## Material

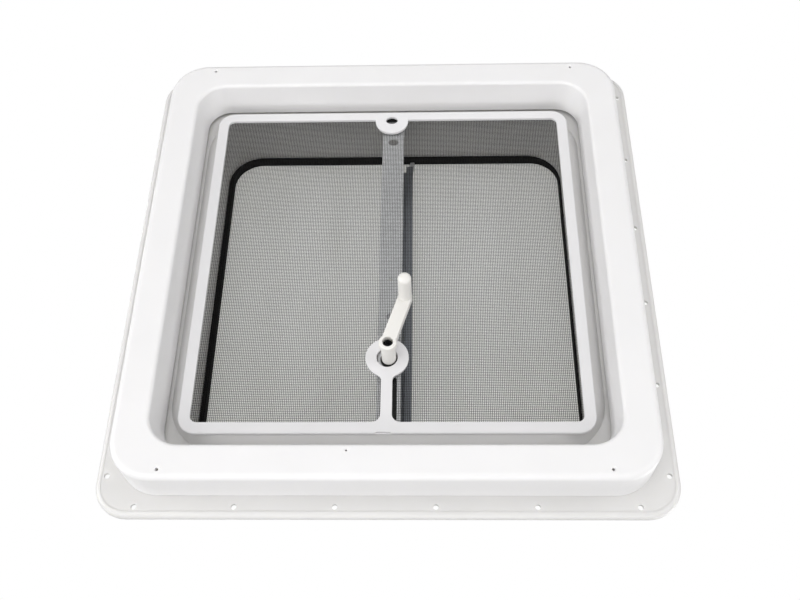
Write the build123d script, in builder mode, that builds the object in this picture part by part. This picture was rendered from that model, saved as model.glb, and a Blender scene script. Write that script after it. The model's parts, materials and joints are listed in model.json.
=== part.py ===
"""Manual crank roof vent for a 14 inch (355.6 mm) roof opening, closed.

Frame: millimetres, +Z up and out of the roof. The origin is the centre of the
roof opening, on the underside of the roof flange. The hinge side is +Y, the
lid's free edge is -Y, and the room is below, at -Z.
"""
import os
from math import atan2, cos, degrees, hypot, pi, radians, sin

from build123d import *

os.makedirs("parts", exist_ok=True)

# ---------------------------------------------------------------- dimensions
# Roof base: flange, throat and curb in one moulding
FLANGE = 457.0              # 18 inch square flange
FLANGE_R = 28.0
FLANGE_T = 3.0
RIM_H = 6.0                 # upturned edge of the flange
RIM_W = 5.0
RIM_FILLET = 4.5
RIM_EDGE = 0.8
RIM_GROOVE_W = 1.2          # shallow line just inside the rim's rounding
RIM_GROOVE_D = 0.4
HOLE_PITCH = 78.0           # six screw holes a side
HOLE_ROW = 220.0
HOLE_R = 2.2
THROAT = 327.0              # clear air opening
THROAT_R = 30.0
THROAT_DROP = 12.8          # the throat hangs this far below the flange
THROAT_WALL = 2.5
SHOULDER = 352.6            # the throat's root at the flange, just inside 14 inches
SHOULDER_R = 44.0
CURB_FOOT = 334.0
CURB_TOP = 338.0
CURB_R = 33.5
CURB_H = 51.5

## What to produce
Every line of the material must be returned exactly as it appears.

## Result of the task
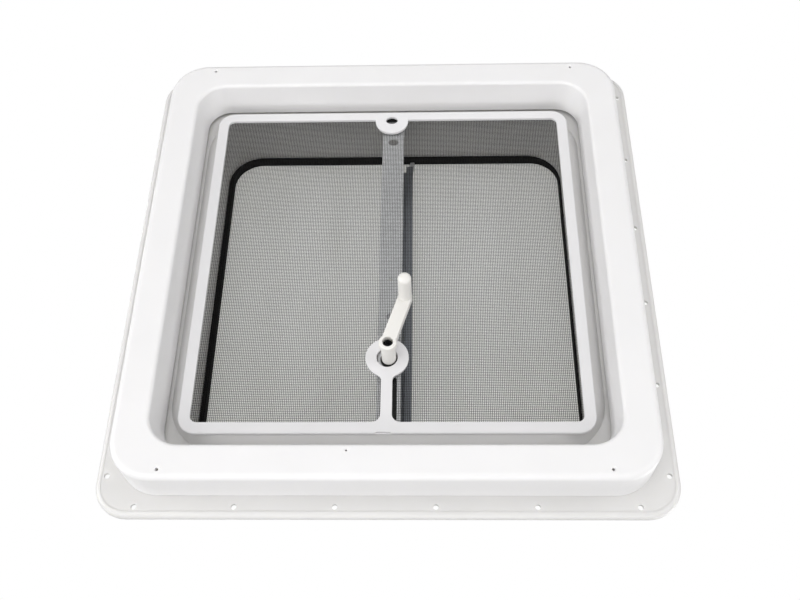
Write the build123d script, in builder mode, that builds the object in this picture part by part. This picture was rendered from that model, saved as model.glb, and a Blender scene script. Write that script after it. The model's parts, materials and joints are listed in model.json.
=== part.py ===
"""Manual crank roof vent for a 14 inch (355.6 mm) roof opening, closed.

Frame: millimetres, +Z up and out of the roof. The origin is the centre of the
roof opening, on the underside of the roof flange. The hinge side is +Y, the
lid's free edge is -Y, and the room is below, at -Z.
"""
import os
from math import atan2, cos, degrees, hypot, pi, radians, sin

from build123d import *

os.makedirs("parts", exist_ok=True)

# ---------------------------------------------------------------- dimensions
# Roof base: flange, throat and curb in one moulding
FLANGE = 457.0              # 18 inch square flange
FLANGE_R = 28.0
FLANGE_T = 3.0
RIM_H = 6.0                 # upturned edge of the flange
RIM_W = 5.0
RIM_FILLET = 4.5
RIM_EDGE = 0.8
RIM_GROOVE_W = 1.2          # shallow line just inside the rim's rounding
RIM_GROOVE_D = 0.4
HOLE_PITCH = 78.0           # six screw holes a side
HOLE_ROW = 220.0
HOLE_R = 2.2
THROAT = 327.0              # clear air opening
THROAT_R = 30.0
THROAT_DROP = 12.8          # the throat hangs this far below the flange
THROAT_WALL = 2.5
SHOULDER = 352.6            # the throat's root at the flange, just inside 14 inches
SHOULDER_R = 44.0
CURB_FOOT = 334.0
CURB_TOP = 338.0
CURB_R = 33.5
CURB_H = 51.5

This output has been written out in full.